We know Google and Sun were in talks about Java. This post could have very
well been posted when Google made it clear they were going to use the Java
language, but before making it clear to Sun they weren't going to license
anything. Without a timeline or any other details this proves nothing.

------
shareme
Hmm, remove possible Estopple evidence before settlement talks to avoid patent
lawsuit loss..that will really get Google to agree to more money ..it would
seem it produces the opposite..ie Google stating we have you on estopple or
maybe you settle for $5 million and call it a day..

------
PotatoChips
Not as interesting as this smoking gun from Andy Rubin. This is pretty damning
evidence of willful infringement on the part of Google.

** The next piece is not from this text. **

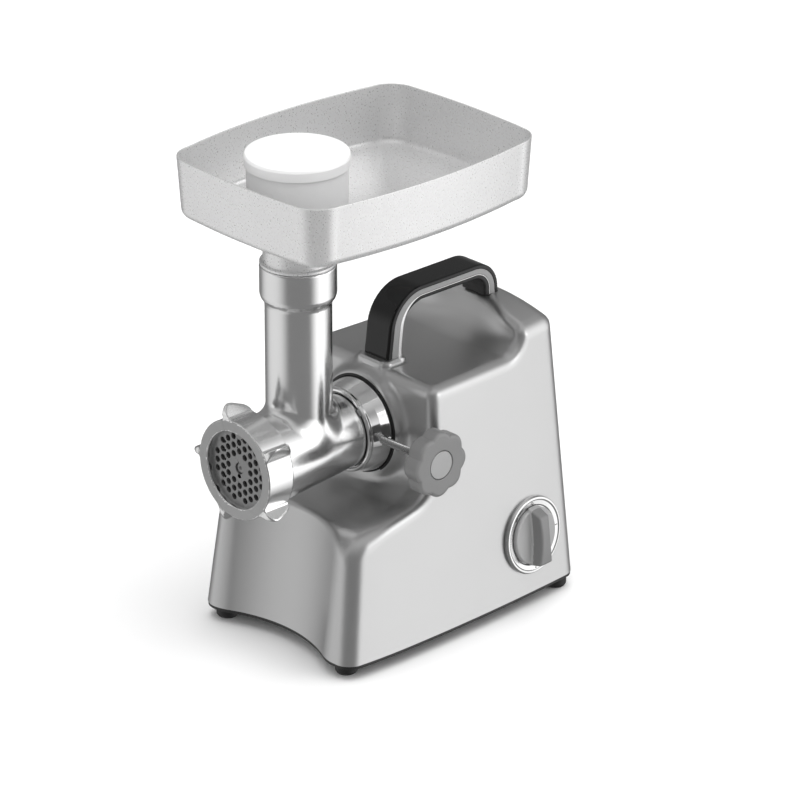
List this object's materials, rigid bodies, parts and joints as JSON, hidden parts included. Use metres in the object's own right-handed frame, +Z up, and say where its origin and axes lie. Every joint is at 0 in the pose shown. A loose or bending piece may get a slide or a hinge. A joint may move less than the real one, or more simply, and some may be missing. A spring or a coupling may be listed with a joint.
{
  "type": "electric meat grinder",
  "caption": "Countertop electric meat grinder: silver casing, carry handle, removable chrome grinding head, wide feed tray, pusher, star clamp knob and speed dial.",
  "frame": {"origin": "bottom centre of the bounding box of the whole grinder, on the floor plane; the middle of the four feet is at (-3.75, 16.8, 0) mm and the auger axis crosses x = -3.75 mm, z = 150.7 mm", "axes": "-Y towards the grinding plate (front), +X towards the star knob and the dial, +Z up"},
  "size_m": [0.1794, 0.2702, 0.3746],
  "materials": {
    "casing": "satin metallic silver",
    "black_plastic": "fine matte",
    "black_gloss": "gloss",
    "grey_inlay": "satin",
    "rubber": "matte",
    "fastener_steel": "zinc plated",
    "bright_ring": "polished",
    "knob_grey": "satin",
    "knob_disc": "satin",
    "dark_plastic": "matte",
    "board_green": "solder mask",
    "lamination": "stacked sheet",
    "copper": "enamelled copper",
    "carbon": "carbon",
    "brass": "bare",
    "steel": "machined",
    "nylon": "natural nylon",
    "bronze": "sintered",
    "diecast": "as cast",
    "head_metal": "polished",
    "chrome": "polished",
    "seal_black": "matte",
    "auger_cast": "tumbled",
    "plate_steel": "ground",
    "knife_steel": "ground",
    "tray_metal": "satin brushed",
    "pusher_grey": "translucent",
    "pusher_white": "satin"
  },
  "bodies": {
    "root": {"housing_shell": "casing", "base_plate": "black_plastic", "feet": "rubber", "foot_screws": "fastener_steel", "base_screws": "fastener_steel", "handle_shell": "black_gloss", "handle_inlays": "grey_inlay", "handle_core": "black_plastic", "handle_screws": "fastener_steel", "cord_inlet": "rubber", "dial_bezel": "bright_ring", "rotary_switch": "dark_plastic", "switch_nut": "fastener_steel", "control_board": "board_green", "board_screws": "fastener_steel", "motor_stator": "lamination", "field_coils": "copper", "brushes": "carbon", "brush_holders": "brass", "motor_rear_bracket": "diecast", "motor_bearings": "steel", "motor_spacers": "fastener_steel", "motor_bolts": "fastener_steel", "gear_bushes": "bronze", "output_bearings": "steel", "gearbox_case": "diecast", "gearbox_cover": "diecast", "gearbox_screws": "fastener_steel", "hub_collar": "chrome", "hub_seal": "seal_black", "hub_screws": "fastener_steel"},
    "selector": {"selector_knob": "knob_grey", "selector_shaft": "steel"},
    "rotor": {"rotor_core": "lamination", "rotor_shaft": "steel", "commutator": "copper", "motor_fan": "dark_plastic", "motor_pinion": "steel"},
    "first_shaft": {"gear_one": "nylon", "pinion_shaft_one": "steel"},
    "second_shaft": {"gear_two": "steel", "pinion_shaft_two": "steel"},
    "drive_output": {"output_gear": "steel", "output_shaft": "steel"},
    "head": {"head_casting": "head_metal", "head_key": "steel", "auger_washer": "nylon", "grinding_plate": "plate_steel", "plate_key": "steel"},
    "auger": {"auger": "auger_cast", "knife": "knife_steel"},
    "ring_nut": {"ring_nut": "head_metal"},
    "clamp_screw": {"clamp_screw": "steel"},
    "star_knob": {"star_knob": "knob_grey", "star_knob_cap": "knob_disc"},
    "tray": {"tray": "tray_metal"},
    "pusher": {"pusher_body": "pusher_grey"},
    "pusher_lid": {"pusher_cap": "pusher_white"}
  },
  "joints": [
    {"name": "selector_turn", "type": "hinge", "parent": "root", "child": "selector", "pos_m": [0.07085, 0.0848, 0.056], "axis": [0.9938, 0.0712, 0.0857], "range_deg": [-180, 45]},
    {"name": "output_spin", "type": "hinge", "parent": "root", "child": "drive_output", "pos_m": [-0.00375, 0.0168, 0.1507], "axis": [0, 1, 0], "continuous": true},
    {"name": "second_shaft_spin", "type": "hinge", "parent": "root", "child": "second_shaft", "pos_m": [-0.00375, 0.0168, 0.1117], "axis": [0, 1, 0], "continuous": true},
    {"name": "first_shaft_spin", "type": "hinge", "parent": "root", "child": "first_shaft", "pos_m": [0.01795, 0.0168, 0.08585], "axis": [0, 1, 0], "continuous": true},
    {"name": "rotor_spin", "type": "hinge", "parent": "root", "child": "rotor", "pos_m": [-0.00375, 0.0168, 0.06587], "axis": [0, 1, 0], "continuous": true},
    {"name": "head_pull_off", "type": "slide", "parent": "root", "child": "head", "axis": [0, -1, 0], "range_m": [0, 0.06]},
    {"name": "auger_spin", "type": "hinge", "parent": "head", "child": "auger", "pos_m": [-0.00375, 0.0168, 0.1507], "axis": [0, 1, 0], "continuous": true},
    {"name": "ring_nut_turn", "type": "hinge", "parent": "head", "child": "ring_nut", "pos_m": [-0.00375, 0.0168, 0.1507], "axis": [0, -1, 0], "range_deg": [0, 1080]},
    {"name": "clamp_screw_travel", "type": "slide", "parent": "root", "child": "clamp_screw", "axis": [1, 0, 0], "range_m": [0, 0.006]},
    {"name": "star_knob_turn", "type": "hinge", "parent": "clamp_screw", "child": "star_knob", "pos_m": [0.08275, -0.0232, 0.1507], "axis": [1, 0, 0], "range_deg": [0, 1800]},
    {"name": "tray_lift_off", "type": "slide", "parent": "head", "child": "tray", "axis": [0, 0, 1], "range_m": [0, 0.06]},
    {"name": "pusher_slide", "type": "slide", "parent": "tray", "child": "pusher", "axis": [0, 0, 1], "range_m": [0, 0.15]},
    {"name": "pusher_lid_lift_off", "type": "slide", "parent": "pusher", "child": "pusher_lid", "axis": [0, 0, 1], "range_m": [0, 0.03]}
  ],
  "couplings": [
    {"joint": "second_shaft_spin", "follows": "output_spin", "ratio": -3.3333},
    {"joint": "first_shaft_spin", "follows": "output_spin", "ratio": 11.667},
    {"joint": "rotor_spin", "follows": "output_spin", "ratio": -50.909},
    {"joint": "auger_spin", "follows": "output_spin", "ratio": 1},
    {"joint": "clamp_screw_travel", "follows": "star_knob_turn", "m_per_rad": 0.00015915}
  ]
}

One of the most interesting passages in today's order quotes from an October
2005 email by Google's Android boss Andy Rubin back in 2005:

"If Sun doesn't want to work with us, we have two options: 1) Abandon our work
and adopt MSFT CLR VM and C# language - or - 2) Do Java anyway and defend our
decision, perhaps making enemies along the way"

If a jury sees that statement (and if there is a trial, then the jury will see
it for sure), Google has a very serious problem. And "very serious" may be an
understatement. Moreover, a statement like that showing up in publicly
accessible court documents now may cause significant concern among many of
Google's Android partners (including, but not limited to, device makers).

[http://fosspatents.blogspot.com/2011/07/judge-orders-
overhau...](http://fosspatents.blogspot.com/2011/07/judge-orders-overhaul-of-
oracles.html)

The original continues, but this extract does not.